If you can prove irreparable harm—that money alone won't fix the damage—you dramatically increase your chances of a quick, favorable injunction.
Top Recommendations for Enforcement Action
- Acknowledge Irreparable Harm: Make sure the NSC itself includes a clause where the employee acknowledges that a breach will cause irreparable harm, making injunctive relief easier to obtain.
- Demand Disgorgement: In addition to damages (lost revenue), seek disgorgement of any profits the former employee or their new employer made from the solicited business. This hits them where it hurts.
- Secure Digital Forensics: Hire an expert immediately to secure electronic evidence (emails, texts, cloud downloads).

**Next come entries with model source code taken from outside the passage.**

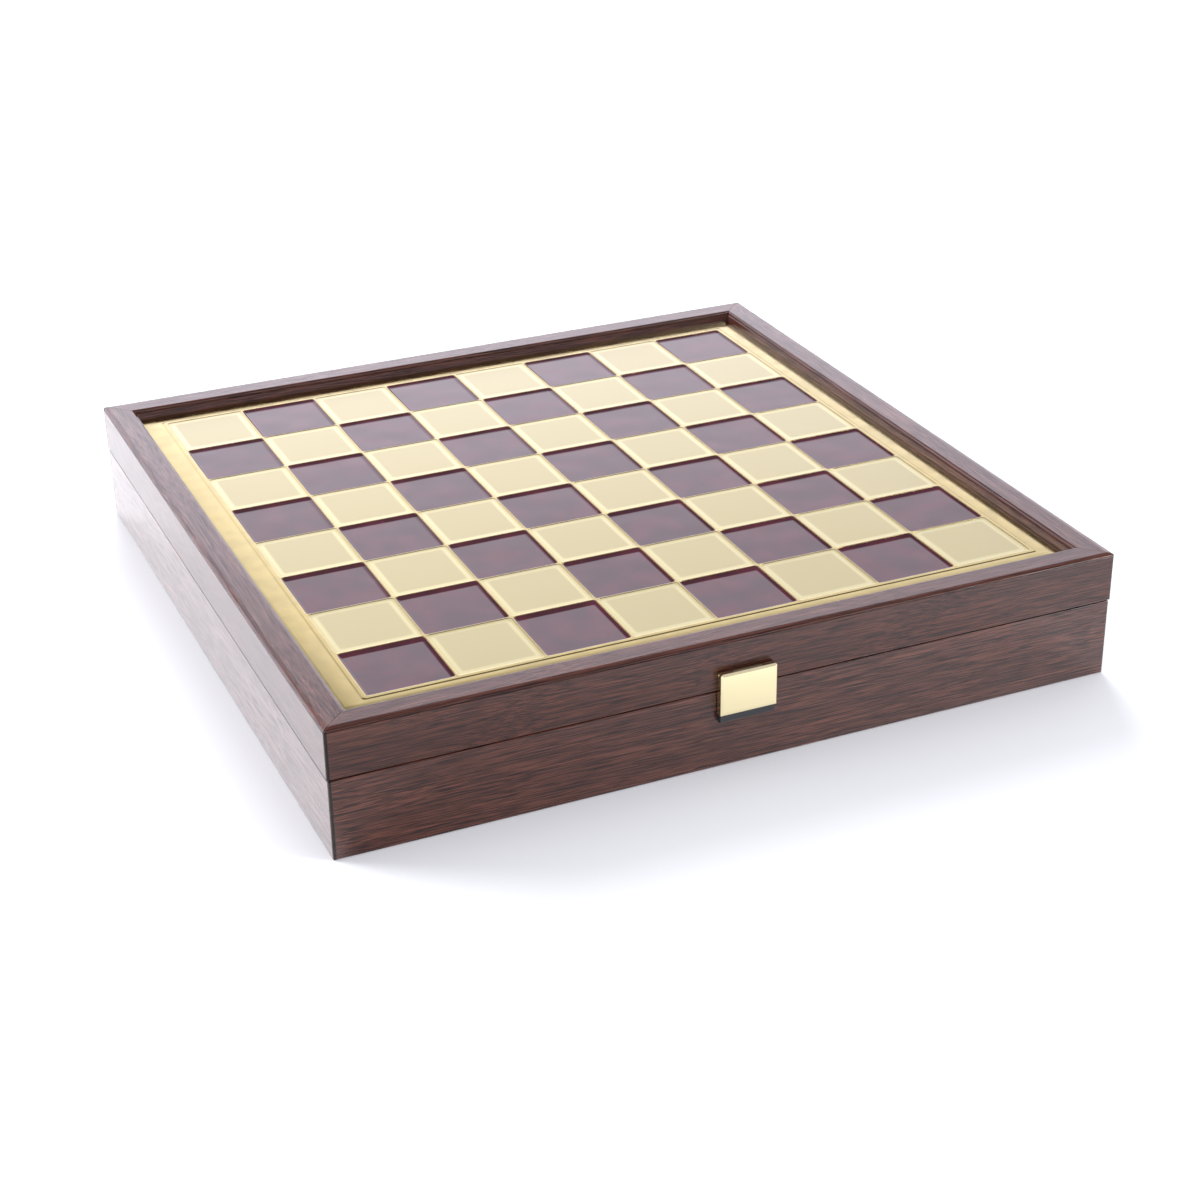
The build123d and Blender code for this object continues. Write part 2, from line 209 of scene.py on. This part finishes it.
BASE_FINISH = (0.95, 0.5)  # redness of the wood, and weight of its lacquer
# The lid's wood is the base's wood painted less red, as painted shade; its lacquer is lighter too.
LID_SHADED_REDNESS_AND_LACQUER = (0.70, 0.25)
RIM_FINISH = (0.7, 0.75)


def grain(shader, place, long_cell, wide_cell, shift, detail=2.0):
    """Noise drawn out along the board."""
    length, across, height = place
    inputs = {
        0: shader.math("MULTIPLY_ADD", length, 1 / long_cell, shift),
        1: shader.math("DIVIDE", across, wide_cell),
        2: shader.math("DIVIDE", height, wide_cell),
    }
    return shader.noise(shader.node("ShaderNodeCombineXYZ", inputs).outputs[0], detail)


def wood(name, along, seed, redness, gloss, left_end=None):
    """Wood whose grain runs along X or Y. With a left end, a place along the grain, the board has a
    black line down that end. Without one it is a rim moulding, with a fine black line on its mitres and
    a painted highlight beside that line."""
    shader = new_shader(name)
    x, y, z = shader.split(shader.place)
    length, across = (x, y) if along == "x" else (y, x)
    shift = 13.7 * seed
    wander = grain(shader, (length, across, z), WANDER_LENGTH, WANDER_WIDTH, shift, 1.0)
    wander = shader.math("MULTIPLY", shader.math("SUBTRACT", wander, 0.5), WANDER_REACH)
    height = shader.math("ADD", shader.math("MULTIPLY_ADD", length, GRAIN_TILT, z), wander)
    place = (length, shader.math("ADD", across, wander), height)

    main = grain(shader, place, STREAK_LENGTH, STREAK_WIDTH, shift)
    pores = grain(shader, place, STREAK_LENGTH / 2, STREAK_WIDTH * 0.75, shift + 31, 1.0)
    bands = grain(shader, place, STREAK_LENGTH * 3, STREAK_WIDTH * 8, shift + 57)
    zones = grain(shader, place, STREAK_LENGTH * 4, STREAK_WIDTH * 20, shift + 83, 1.0)
    value = shader.math("MULTIPLY_ADD", shader.math("SUBTRACT", bands, 0.5), BAND_SHARE, main)
    strength = shader.fade(zones, 0.35, 0.65, ZONE_REDNESS * redness, redness)
    red = shader.math("MULTIPLY", shader.fade(value, 0.38, 0.62), strength)
    pore_floor = 0.25 if left_end else 0.5
    solid = shader.fade(pores, 0.64, 0.52, pore_floor)
    tone = shader.blend(solid, WOOD_PORE, shader.blend(red, WOOD_DARK, WOOD_RED))

    if left_end:
        from_end = shader.math("ABSOLUTE", shader.math("SUBTRACT", length, left_end))
        joint = shader.fade(from_end, END_LINE + END_LINE_FADE, END_LINE)
    else:
        off_mitre = shader.math("SUBTRACT", shader.math("ABSOLUTE", y), shader.math("ABSOLUTE", x))
        off_line = shader.math("ABSOLUTE", off_mitre)
        joint = shader.fade(off_line, MITRE_LINE + MITRE_LINE_FADE, MITRE_LINE)
        # Painted highlight: a pale stripe on one side of each mitre line, the wood lightened halfway to
        # its red.
        off_highlight = shader.math("ABSOLUTE", shader.math("SUBTRACT", off_mitre, MITRE_HIGHLIGHT))
        light = shader.fade(off_highlight, MITRE_LINE + MITRE_HIGHLIGHT_FADE, MITRE_LINE, 0.0, 0.5)
        tone = shader.blend(light, tone, WOOD_RED)
    tone = shader.blend(joint, tone, WOOD_JOINT)
    shader.bump(solid, 0.2, 0.03 * MM)
    coat = shader.math("MULTIPLY", shader.mix(red, 0.7, 1.3), gloss)
    shader.set(coat_weight=shader.math("MULTIPLY", coat, solid), coat_roughness=0.15)
    roughness = shader.mix(joint, WOOD_ROUGHNESS, JOINT_ROUGHNESS)
    return shader.set(base_color=tone, roughness=roughness, ior=1.4)


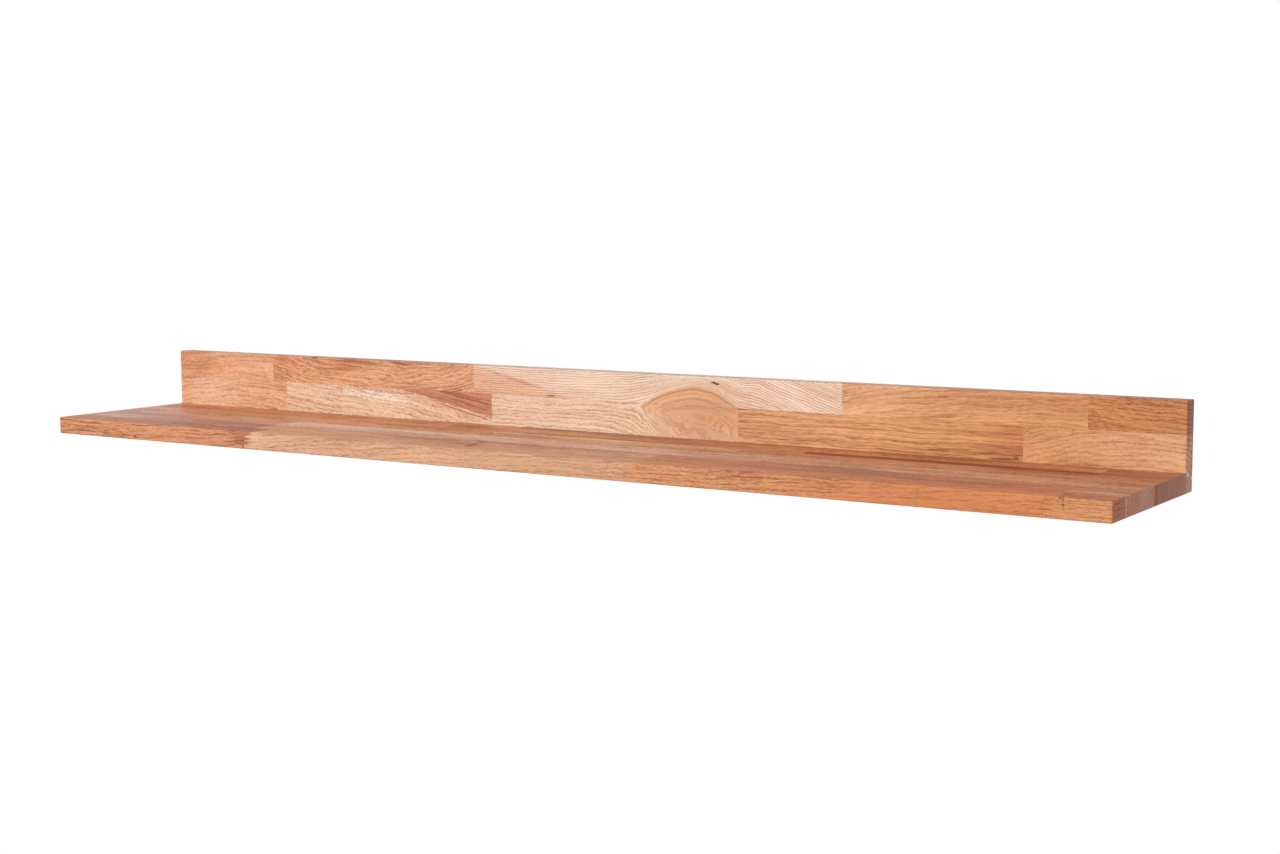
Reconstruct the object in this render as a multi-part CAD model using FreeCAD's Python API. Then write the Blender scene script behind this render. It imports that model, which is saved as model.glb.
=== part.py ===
import FreeCAD, Part
import math
import os

# Wall shelf of solid oak: a shelf board butted against a taller back board, both edge-glued from
# finger-jointed staves. Millimetres. +X runs along the shelf, +Z is up, the front faces -Y.
# The origin is the centre of the back board's rear face, which lies on the wall (Y = 0).

# Overall sizes
shelf_length = 1200.0
shelf_depth = 200.0  # from the wall to the front edge
back_height = 80.0
shelf_thickness = 18.0
back_thickness = 18.0
edge_ease = 1.25  # rounding of every outer edge

# Finger joints between the staves of one row
finger_length = 10.0
finger_tip = 0.6  # blunt end of a finger
finger_flanks = 5  # slopes between the two shoulders of a joint
shown_shoulder = 2.9  # straight part of a joint at the seen face of the board
hidden_shoulder = 4.9  # the same at the other face

# Glue lines between the rows, as shares of the board's width across the rows.
# The shelf board counts from its front edge, the back board from its underside.
shelf_row_shares = (0.0, 0.158, 0.352, 0.546, 0.740, 0.934, 1.0)
back_row_shares = (0.0, 0.184, 0.634, 1.0)

# Finger joints in each row, as shares of the length from the left end to the line on the seen face
shelf_joint_shares = {
    "front": (0.2422, 0.6313, 0.9611),
    "second": (0.223, 0.627, 0.959),
    "third": (0.220, 0.709),
    "fourth": (0.421, 0.665),
    "fifth": (0.358, 0.7135, 0.948),
    "rear": (0.421, 0.649, 0.902),
}
back_joint_shares = {
    "bottom": (0.257, 0.540, 0.783),
    "middle": (0.1413, 0.3849, 0.6345, 0.8782),
    "top": (0.1247, 0.3657, 0.7285, 0.9274),
}

# Dowels in the butt joint of the two boards
dowel_radius = 4.0
dowel_length = 35.0
dowel_chamfer = 1.0
dowel_count = 8
dowel_inset = 75.0  # first dowel from each end of the board
dowel_cover = 5.0  # wood left between a dowel hole and the rear face
flute_radius = 0.5
flute_count = 8
hole_clearance = 0.1  # round a dowel or a screw
end_clearance = 1.0  # beyond the end of a dowel or a screw

# Keyhole plates let flush into the rear face
plate_spacing = 800.0  # centre to centre
plate_width = 50.0
plate_height = 24.0
plate_thickness = 2.0
plate_corner = 3.0
plate_top_margin = 4.0  # from the top edge of the back board
plate_clearance = 0.2  # between the plate's rim and its recess
entry_radius = 5.0  # round entrance for the head of the wall screw
entry_height = 7.5  # above the plate's lower edge
slot_radius = 2.5  # half the width of the slot that the shank slides up
slot_travel = 9.0  # from the entrance up to the hanging point
pocket_margin = 2.0  # free space round the head of the wall screw
pocket_depth = 6.0  # behind the plate

# Countersunk screws that hold the plates
screw_length = 12.0
screw_radius = 1.5
screw_head_radius = 3.2
screw_point = 2.0
screw_inset = 6.0  # from the end of the plate
drive_radius = 1.4
drive_depth = 0.8
drive_count = 6  # sides of the drive recess

# How far a cutting shape runs past the face that it cuts
overrun = 5.0

# Places worked out from the sizes above
left_x = -shelf_length / 2
front_y = -shelf_depth
joint_y = -back_thickness
bottom_z = -back_height / 2
top_z = back_height / 2
shelf_top_z = bottom_z + shelf_thickness
shelf_board_width = shelf_depth - back_thickness
dowel_z = bottom_z + shelf_thickness / 2
dowel_back_end_y = -(dowel_cover + end_clearance)
plate_low_z = top_z - plate_top_margin - plate_height
entry_z = plate_low_z + entry_height
plate_centres_x = (-plate_spacing / 2, plate_spacing / 2)

ALONG_X = FreeCAD.Vector(1, 0, 0)
ALONG_Y = FreeCAD.Vector(0, 1, 0)
TOWARDS_FRONT = FreeCAD.Vector(0, -1, 0)
ALONG_Z = FreeCAD.Vector(0, 0, 1)


def point(x, y, z):
    return FreeCAD.Vector(x, y, z)


def prism(outline, run):
    """A closed flat outline, carried along a vector."""
    return Part.Face(Part.makePolygon(outline + outline[:1])).extrude(run)


def finger_line(joint_share, thickness):
    """Points (along the length, below the seen face) of one zigzag joint, from face to face.

    It starts with a shoulder on the right, runs over the slopes of the fingers from side to side and
    ends with a shoulder on the left, so each face shows a straight joint.
    """
    right = left_x + shelf_length * joint_share
    left = right - finger_length
    last_depth = thickness - hidden_shoulder
    step = (last_depth - shown_shoulder) / finger_flanks
    points = [(right, 0), (right, shown_shoulder)]
    for flank in range(1, finger_flanks):
        side = left if flank % 2 else right
        middle = shown_shoulder + flank * step
        points.append((side, middle - finger_tip / 2))
        points.append((side, middle + finger_tip / 2))
    points += [(left, last_depth), (left, thickness)]
    return points


def stave_outlines(joint_shares, thickness):
    """The long outline of every stave in a row, with fingers at its inner ends."""
    left_end = [(left_x, 0), (left_x, thickness)]
    right_end = [(left_x + shelf_length, 0), (left_x + shelf_length, thickness)]
    lines = [left_end] + [finger_line(share, thickness) for share in joint_shares] + [right_end]
    return [left + right[::-1] for left, right in zip(lines, lines[1:])]


def eased_body():
    """The outside of the two glued boards, with every outer edge rounded."""
    outline = [
        point(left_x, front_y, bottom_z),
        point(left_x, 0, bottom_z),
        point(left_x, 0, top_z),
        point(left_x, joint_y, top_z),
        point(left_x, joint_y, shelf_top_z),
        point(left_x, front_y, shelf_top_z),
    ]
    body = prism(outline, ALONG_X * shelf_length)
    outer = [edge for edge in body.Edges if not is_inner_corner(edge)]
    return body.makeFillet(edge_ease, outer)


def is_inner_corner(edge):
    """True for the long edge where the shelf's top meets the back board."""
    middle = edge.CenterOfMass
    near = math.hypot(middle.y - joint_y, middle.z - shelf_top_z)
    return near < edge_ease and edge.Length > shelf_thickness + back_height


def shelf_staves(body):
    """Staves of the shelf board by node name, rows from the front edge to the back board."""
    staves = {}
    edges = [front_y + shelf_board_width * share for share in shelf_row_shares]
    for (row, joint_shares), near, far in zip(shelf_joint_shares.items(), edges, edges[1:]):
        for number, outline in enumerate(stave_outlines(joint_shares, shelf_thickness), 1):
            corners = [point(x, near, shelf_top_z - depth) for x, depth in outline]
            stave = prism(corners, ALONG_Y * (far - near)).common(body)
            staves[f"shelf_{row}_row_stave_{number}"] = stave
    return staves


def back_staves(body):
    """Staves of the back board by node name, rows from the underside to the top edge."""
    staves = {}
    edges = [bottom_z + back_height * share for share in back_row_shares]
    for (row, joint_shares), low, high in zip(back_joint_shares.items(), edges, edges[1:]):
        for number, outline in enumerate(stave_outlines(joint_shares, back_thickness), 1):
            corners = [point(x, joint_y + depth, low) for x, depth in outline]
            stave = prism(corners, ALONG_Z * (high - low)).common(body)
            staves[f"back_{row}_row_stave_{number}"] = stave
    return staves


def dowel_centres():
    """Places along the length of the dowels."""
    pitch = (shelf_length - 2 * dowel_inset) / (dowel_count - 1)
    return [left_x + dowel_inset + number * pitch for number in range(dowel_count)]


def dowel(x):
    """A fluted dowel with chamfered ends, along Y from inside the back board into the shelf board."""
    start = point(x, dowel_back_end_y, dowel_z)
    rod = Part.makeCylinder(dowel_radius, dowel_length, start, TOWARDS_FRONT)
    ends = [edge for edge in rod.Edges if edge.Closed]
    rod = rod.makeChamfer(dowel_chamfer, ends)
    for number in range(flute_count):
        angle = 2 * math.pi * number / flute_count
        side = point(math.cos(angle), 0, math.sin(angle)) * dowel_radius
        rod = rod.cut(Part.makeCylinder(flute_radius, dowel_length, start + side, TOWARDS_FRONT))
    return rod


def dowel_hole(x):
    """The hole for one dowel, through the joint face and into both boards."""
    start = point(x, dowel_back_end_y + end_clearance, dowel_z)
    return Part.makeCylinder(
        dowel_radius + hole_clearance, dowel_length + 2 * end_clearance, start, TOWARDS_FRONT
    )


def keyhole(x, entry_r, slot_r, start_y, depth):
    """A round entrance with a narrower slot above it, cut from a plane towards the front."""
    entry = Part.makeCylinder(entry_r, depth, point(x, start_y, entry_z), TOWARDS_FRONT)
    slot = Part.makeBox(2 * slot_r, depth, slot_travel, point(x - slot_r, start_y - depth, entry_z))
    hang_end = point(x, start_y, entry_z + slot_travel)
    slot_end = Part.makeCylinder(slot_r, depth, hang_end, TOWARDS_FRONT)
    return entry.fuse([slot, slot_end]).removeSplitter()


def rounded_plate(x, margin, depth):
    """The plate's block with round corners, grown by a margin, from the wall plane to a depth."""
    block = Part.makeBox(
        plate_width + 2 * margin,
        depth,
        plate_height + 2 * margin,
        point(x - plate_width / 2 - margin, -depth, plate_low_z - margin),
    )
    corners = [edge for edge in block.Edges if abs(edge.tangentAt(edge.FirstParameter).y) > 0.5]
    return block.makeFillet(plate_corner + margin, corners)


def screw_places(x):
    """Where the axes of one plate's screws meet the wall plane."""
    reach = plate_width / 2 - screw_inset
    middle_z = plate_low_z + plate_height / 2
    return [point(x - reach, 0, middle_z), point(x + reach, 0, middle_z)]


def screw_body(place, gap):
    """Countersunk head, shank and point of a screw, grown sideways by a gap."""
    head_depth = screw_head_radius - screw_radius
    shank_end = screw_length - screw_point
    outline = [
        place,
        place + ALONG_X * (screw_head_radius + gap),
        place + ALONG_X * (screw_radius + gap) + TOWARDS_FRONT * head_depth,
        place + ALONG_X * (screw_radius + gap) + TOWARDS_FRONT * shank_end,
        place + TOWARDS_FRONT * (screw_length + gap),
    ]
    half = Part.Face(Part.makePolygon(outline + outline[:1]))
    return half.revolve(place, ALONG_Y, 360)


def plate_screw(place):
    """One screw with its drive recess."""
    rim = []
    for side in range(drive_count):
        angle = 2 * math.pi * side / drive_count
        rim.append(place + point(math.cos(angle), 0, math.sin(angle)) * drive_radius)
    return screw_body(place, 0).cut(prism(rim, TOWARDS_FRONT * drive_depth))


def keyhole_plate(x):
    """One flush steel plate with its keyhole and two countersunk holes."""
    plate = rounded_plate(x, 0, plate_thickness)
    plate = plate.cut(keyhole(x, entry_radius, slot_radius, overrun, plate_thickness + 2 * overrun))
    for place in screw_places(x):
        plate = plate.cut(screw_body(place, hole_clearance))
    return plate


def hanger_recess(x):
    """Everything cut from the back board for one plate: its seat, the head pocket and screw holes."""
    seat = rounded_plate(x, plate_clearance, plate_thickness)
    head_room = entry_radius + pocket_margin
    pocket = keyhole(x, head_room, head_room, 0, plate_thickness + pocket_depth)
    holes = [screw_body(place, hole_clearance) for place in screw_places(x)]
    return seat.fuse([pocket] + holes)


def cut_where_met(staves, tools):
    """Cut each tool from every stave that it reaches."""
    for name, stave in staves.items():
        for tool in tools:
            if stave.BoundBox.intersect(tool.BoundBox) and stave.common(tool).Volume > 0:
                stave = stave.cut(tool)
        staves[name] = stave


def build():
    """All sub-parts by node name."""
    body = eased_body()
    staves = shelf_staves(body)
    staves.update(back_staves(body))
    tools = [dowel_hole(x) for x in dowel_centres()]
    tools += [hanger_recess(x) for x in plate_centres_x]
    cut_where_met(staves, tools)
    nodes = dict(staves)
    nodes["shelf_dowels"] = Part.makeCompound([dowel(x) for x in dowel_centres()])
    for side, x in zip(("left", "right"), plate_centres_x):
        nodes[f"keyhole_plate_{side}"] = keyhole_plate(x)
    screws = [plate_screw(place) for x in plate_centres_x for place in screw_places(x)]
    nodes["plate_screws"] = Part.makeCompound(screws)
    return nodes


os.makedirs("parts", exist_ok=True)
for name, shape in build().items():
    shape.exportStep(f"parts/{name}.step")
    print(name, len(shape.Solids), "solids", round(shape.Volume), "mm3", shape.isValid())
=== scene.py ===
# %% [markdown]
# # A wall shelf of finger-jointed oak
#
# The shelf is two boards of solid oak, one lying and one standing behind it. Each board is glued up
# from rows of short staves, and hardly any two neighbours come from the same tree, so the looks of
# the shelf are the looks of thirty-odd different pieces of oak. All the shapes are already in the
# packed model, staves and finger joints included. This lesson adds what a shape cannot say: the
# growth rings, the pores, the tone of each stave, the oiled sheen, and the light to see them by.

# %% Load the packed model
import math
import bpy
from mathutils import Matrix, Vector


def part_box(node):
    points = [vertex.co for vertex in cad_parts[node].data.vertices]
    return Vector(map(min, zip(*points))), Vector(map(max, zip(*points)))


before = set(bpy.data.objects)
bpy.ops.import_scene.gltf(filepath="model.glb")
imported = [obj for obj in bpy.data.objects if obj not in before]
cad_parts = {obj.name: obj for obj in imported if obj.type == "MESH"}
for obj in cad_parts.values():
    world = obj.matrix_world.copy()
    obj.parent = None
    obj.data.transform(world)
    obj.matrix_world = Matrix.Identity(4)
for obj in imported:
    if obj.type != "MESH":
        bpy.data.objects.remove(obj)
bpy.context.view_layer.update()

from types import SimpleNamespace

import bpy
import numpy as np
from mathutils import Matrix, Vector

# %% [markdown]
# ## The camera
#
# A photograph keeps the angles of its camera, so the place of the camera can be worked out from the
# corners of the boards: the long edges run to one vanishing point, the short ones to another. A fit
# to seven edges of the outline gave the numbers below. The camera stands in front of the right half,
# 20 cm above the shelf's middle, and looks down by about six degrees. The turn is made in the order
# in which a tripod head makes it: first the pan about the upright, then the tilt, then a slight roll.

# %% Camera
CAMERA_AT = (1.0926, -1.6219, 0.2007)
PAN, TILT, ROLL = 0.5772, 0.1116, 0.0048  # in radians
LENS, SENSOR_WIDTH = 54.04, 36.0  # in millimetres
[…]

Evidence of bad faith, like the deliberate destruction of records, dramatically swings the court’s favor toward the former employer.
Integrating NSCs into Your Broader Business Protection Approach
NSCs are not standalone documents. They are part of a larger defense approach. In 2026, where the definition of competition is constantly blurring, you must integrate your NSCs with your NDAs and your internal trade secret policies.
The trend is clear: courts are demanding narrower, more justifiable restrictions. If you can show that your NSC is specifically protecting a trade secret (like a proprietary pricing model) or a specialized client list, it will be viewed far more favorably than a general attempt to curb competition.
Ultimately, using NSCs successfully requires balance. You must protect your assets fiercely, but you can’t create a draconian culture that drives away talent. Regular review of your agreements, at least every two years, is non-negotiable, given the rapid evolution of state case law.
By drafting with precision, documenting every step, and acting decisively when a breach occurs, you turn a passive legal document into an active strategic tool, making sure that your investment in your relationships stays exactly where it belongs: with you.
This article is for informational and educational purposes only. Readers are encouraged to consult qualified professionals and verify details with official sources before making decisions. This content does not constitute professional advice.